Cultural Significance
Edo Castle was the political nerve center of Tokugawa Japan for more than 260 years, and the era itself takes its name from this place. It holds Japan's highest cultural classification as a National Special Historic Site (Tokubetsu Shiseki), while the surviving Sakurada-mon, Tayasu-mon, and Shimizu-mon are nationally designated Important Cultural Properties. The alternate name Chiyoda-jō, recorded in Wikidata, comes from Chiyoda Ward — the modern administrative area covering the old Kōjimachi plateau.

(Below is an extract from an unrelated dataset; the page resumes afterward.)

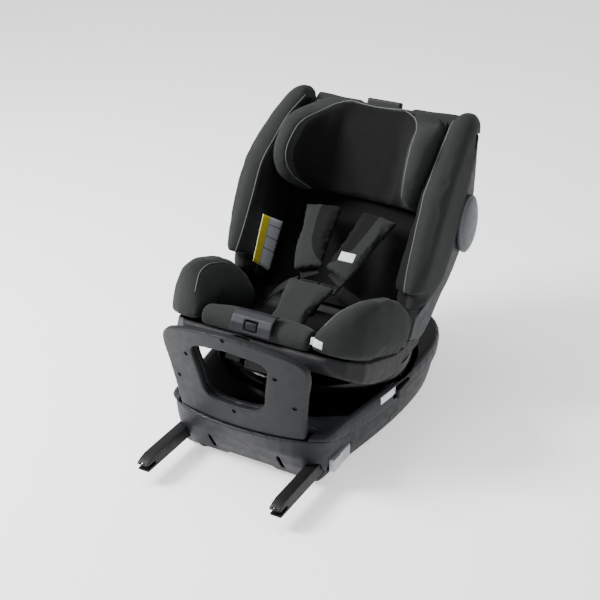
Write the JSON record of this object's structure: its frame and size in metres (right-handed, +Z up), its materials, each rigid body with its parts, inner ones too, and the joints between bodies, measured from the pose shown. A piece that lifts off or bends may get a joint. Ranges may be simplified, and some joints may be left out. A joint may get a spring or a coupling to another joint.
{
  "type": "convertible car seat",
  "caption": "Child car seat with a padded reclining bucket, side wings and height-adjustable headrest on a swivel base with anchor arms, rebound bar and fold-away support leg.",
  "frame": {"origin": "centre of the whole object's footprint, on the surface it stands on", "axes": "+Z up; the child faces -Y, the end with the anchor arms and the rebound bar; +X is the child's left"},
  "size_m": [0.4764, 0.7328, 0.5708],
  "materials": {
    "base_shell": "fine moulded grain, slate grey",
    "dark_plastic": "fine moulded grain, near black",
    "seat_shell": "fine moulded grain, bluish grey",
    "turntable_black": "polished",
    "fabric_main": "fine knit over foam, piped seams",
    "fabric_dark": "fine knit over foam",
    "webbing": "woven polyester webbing",
    "steel": "zinc plated",
    "alloy": "extruded",
    "light_grey_plastic": "satin",
    "protector_grey": "satin",
    "rubber": "matt",
    "button_red": "satin"
  },
  "bodies": {
    "base": {"base_lower_shell": "base_shell", "base_upper_shell": "base_shell", "turntable_bearing_ring": "steel", "rebound_bar_front_shell": "base_shell", "rebound_bar_rear_shell": "base_shell", "support_leg_hinge_pin": "steel", "base_rail_left": "steel", "base_rail_right": "steel", "foot_front_left": "rubber", "foot_front_right": "rubber", "foot_rear_left": "rubber", "foot_rear_right": "rubber"},
    "turntable": {"turntable": "turntable_black", "turntable_hub": "steel", "recline_rail_left": "steel", "recline_rail_right": "steel"},
    "seat": {"seat_shell_lower": "seat_shell", "seat_shell_back": "seat_shell", "seat_cushion": "fabric_main", "back_pad": "fabric_dark", "back_top_cover": "fabric_main", "adjuster_cover": "seat_shell", "adjuster_strap": "webbing", "crotch_pad": "fabric_main", "buckle_body": "dark_plastic", "harness_yoke": "steel", "seat_bolster_left": "fabric_main", "seat_bolster_right": "fabric_main", "wing_cover_left": "fabric_main", "wing_cover_right": "fabric_main", "buckle_tongue_left": "steel", "buckle_tongue_right": "steel", "lap_strap_left": "webbing", "lap_strap_right": "webbing", "shoulder_strap_left": "webbing", "shoulder_strap_right": "webbing"},
    "headrest": {"headrest_cushion": "fabric_main", "headrest_shell": "dark_plastic", "headrest_carriage": "steel", "shoulder_pad_left": "fabric_main", "shoulder_pad_right": "fabric_main"},
    "headrest_grip": {"headrest_grip": "dark_plastic"},
    "recline_handle": {"recline_handle": "dark_plastic"},
    "adjuster_button": {"adjuster_button": "dark_plastic"},
    "buckle_button": {"buckle_button": "button_red"},
    "support_leg": {"support_leg": "dark_plastic"},
    "support_leg_inner": {"support_leg_inner": "alloy", "support_leg_foot": "dark_plastic"},
    "support_leg_button": {"support_leg_button": "light_grey_plastic"},
    "isofix_arm_left": {"isofix_arm_left": "dark_plastic"},
    "isofix_arm_right": {"isofix_arm_right": "dark_plastic"},
    "isofix_hook_left": {"isofix_hook_left": "steel"},
    "isofix_hook_right": {"isofix_hook_right": "steel"},
    "isofix_release_left": {"isofix_release_left": "light_grey_plastic"},
    "isofix_release_right": {"isofix_release_right": "light_grey_plastic"},
    "swivel_lever_left": {"swivel_lever_left": "dark_plastic"},
    "swivel_lever_right": {"swivel_lever_right": "dark_plastic"},
    "side_protector_left": {"side_protector_left": "protector_grey"},
    "side_protector_right": {"side_protector_right": "protector_grey"}
  },
  "joints": [
    {"name": "seat_swivel", "type": "hinge", "parent": "base", "child": "turntable", "pos_m": [0, 0.0576, 0.1], "axis": [0, 0, 1], "continuous": true},
    {"name": "seat_recline", "type": "hinge", "parent": "turntable", "child": "seat", "pos_m": [0, 0.0576, 0.56], "axis": [1, 0, 0], "range_deg": [0, 15]},
    {"name": "headrest_height", "type": "slide", "parent": "seat", "child": "headrest", "axis": [0, 0.3746, 0.9272], "range_m": [0, 0.15]},
    {"name": "headrest_grip_pull", "type": "slide", "parent": "headrest", "child": "headrest_grip", "axis": [0, 0.3746, 0.9272], "range_m": [0, 0.008], "stiffness_N_per_m": 500},
    {"name": "recline_handle_pull", "type": "slide", "parent": "seat", "child": "recline_handle", "axis": [0, -0.9272, 0.3746], "range_m": [0, 0.012], "stiffness_N_per_m": 600},
    {"name": "adjuster_button_press", "type": "slide", "parent": "seat", "child": "adjuster_button", "axis": [0, 0.9272, -0.3746], "range_m": [0, 0.003], "stiffness_N_per_m": 900},
    {"name": "buckle_button_press", "type": "slide", "parent": "seat", "child": "buckle_button", "axis": [0, 0.3256, -0.9455], "range_m": [0, 0.003], "stiffness_N_per_m": 1200},
    {"name": "support_leg_fold", "type": "hinge", "parent": "base", "child": "support_leg", "pos_m": [0, 0.2936, 0.036], "axis": [1, 0, 0], "range_deg": [0, 95]},
    {"name": "support_leg_extend", "type": "slide", "parent": "support_leg", "child": "support_leg_inner", "axis": [0, -1, 0], "range_m": [0, 0.09]},
    {"name": "support_leg_button_press", "type": "slide", "parent": "support_leg", "child": "support_leg_button", "axis": [0, 0, 1], "range_m": [0, 0.002], "stiffness_N_per_m": 900},
    {"name": "isofix_arm_left_slide", "type": "slide", "parent": "base", "child": "isofix_arm_left", "axis": [0, 1, 0], "range_m": [0, 0.11]},
    {"name": "isofix_hook_left_catch", "type": "hinge", "parent": "isofix_arm_left", "child": "isofix_hook_left", "pos_m": [0.14, -0.3324, 0.0415], "axis": [1, 0, 0], "range_deg": [0, 6], "stiffness_Nm_per_rad": 0.5},
    {"name": "isofix_release_left_press", "type": "slide", "parent": "base", "child": "isofix_release_left", "axis": [-1, 0, 0], "range_m": [0, 0.003], "stiffness_N_per_m": 1200},
    {"name": "swivel_lever_left_press", "type": "slide", "parent": "base", "child": "swivel_lever_left", "axis": [-1, 0, 0], "range_m": [0, 0.003], "stiffness_N_per_m": 900},
    {"name": "side_protector_left_slide", "type": "slide", "parent": "seat", "child": "side_protector_left", "axis": [1, 0, 0], "range_m": [0, 0.015]},
    {"name": "isofix_arm_right_slide", "type": "slide", "parent": "base", "child": "isofix_arm_right", "axis": [0, 1, 0], "range_m": [0, 0.11]},
    {"name": "isofix_hook_right_catch", "type": "hinge", "parent": "isofix_arm_right", "child": "isofix_hook_right", "pos_m": [-0.14, -0.3324, 0.0415], "axis": [1, 0, 0], "range_deg": [0, 6], "stiffness_Nm_per_rad": 0.5},
    {"name": "isofix_release_right_press", "type": "slide", "parent": "base", "child": "isofix_release_right", "axis": [1, 0, 0], "range_m": [0, 0.003], "stiffness_N_per_m": 1200},
    {"name": "swivel_lever_right_press", "type": "slide", "parent": "base", "child": "swivel_lever_right", "axis": [1, 0, 0], "range_m": [0, 0.003], "stiffness_N_per_m": 900},
    {"name": "side_protector_right_slide", "type": "slide", "parent": "seat", "child": "side_protector_right", "axis": [-1, 0, 0], "range_m": [0, 0.015]}
  ]
}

Its cultural footprint is enormous: the Matsu no Ōrōka incident of 1701 that triggered Chūshingura, the 1860 Sakurada-mon Incident, the 1867 Taisei Hōkan, and the 1868 bloodless surrender of Edo all unfolded within these walls. The castle appears across innumerable historical novels — Ryōtarō Shiba's Kaidō wo Yuku, Sōhachi Yamaoka's Tokugawa Ieyasu, Shōtarō Ikenami's Kenkaku Shōbai — and is a near-permanent backdrop of NHK's Taiga Drama. Strikingly rare in world terms, the compound still functions as the residence of the reigning head of state, embodying unbroken political continuity from the late medieval through the modern era. The Honmaru, Ninomaru, and Sannomaru ruins, opened freely as the Imperial Palace East Garden, draw more than 1.5 million visitors annually as a rare downtown space where Japan's path from Sengoku to Meiji can literally be walked.
Architectural Details
Edo Castle is a renkaku-style hirayama-jiro centered on the Honmaru and ringed by Ninomaru, Sannomaru, Nishi-no-maru, Kita-no-maru, Fukiage, and Nishi-no-maru-shita baileys, enclosed by inner and outer moats in a triple sōgamae layout. The outer perimeter ran roughly 15.7 km for some 2,082 hectares, five times Osaka Castle's area. The Kan'ei tenshu of 1638 stood five external stories with five floors plus a basement, reaching some 58 m with the tenshudai — Japan's tallest castle keep ever. After it burned in 1657 it was never rebuilt, leaving only the granite kirikomi-hagi tenshudai (about 11 m high, 41 m by 45 m). The castle held 38 gates at its peak; surviving Sakurada-mon, Tayasu-mon, and Shimizu-mon are Important Cultural Properties, while Ōte-mon, Hirakawa-mon, Kitahanebashi-mon, and Inui-mon are reconstructed. Stonework drew on Izu volcanic rock and Seto Inland Sea granite, hauled by sea under tenka-bushin assignments. Higo-school masons under Katō Kiyomasa delivered precision kirikomi-hagi joinery throughout. Features include sangi-zumi corner interlocking, polished kagami-ishi mirror stones, and oversized Edo-cut blocks broadcasting daimyō prestige. The inner moat runs 8.5 km at depths up to 8 m, forming Japan's most formidable double-moat defense. The 1968 Imperial Palace buildings on the Nishi-no-maru are reinforced concrete in traditional wooden idiom.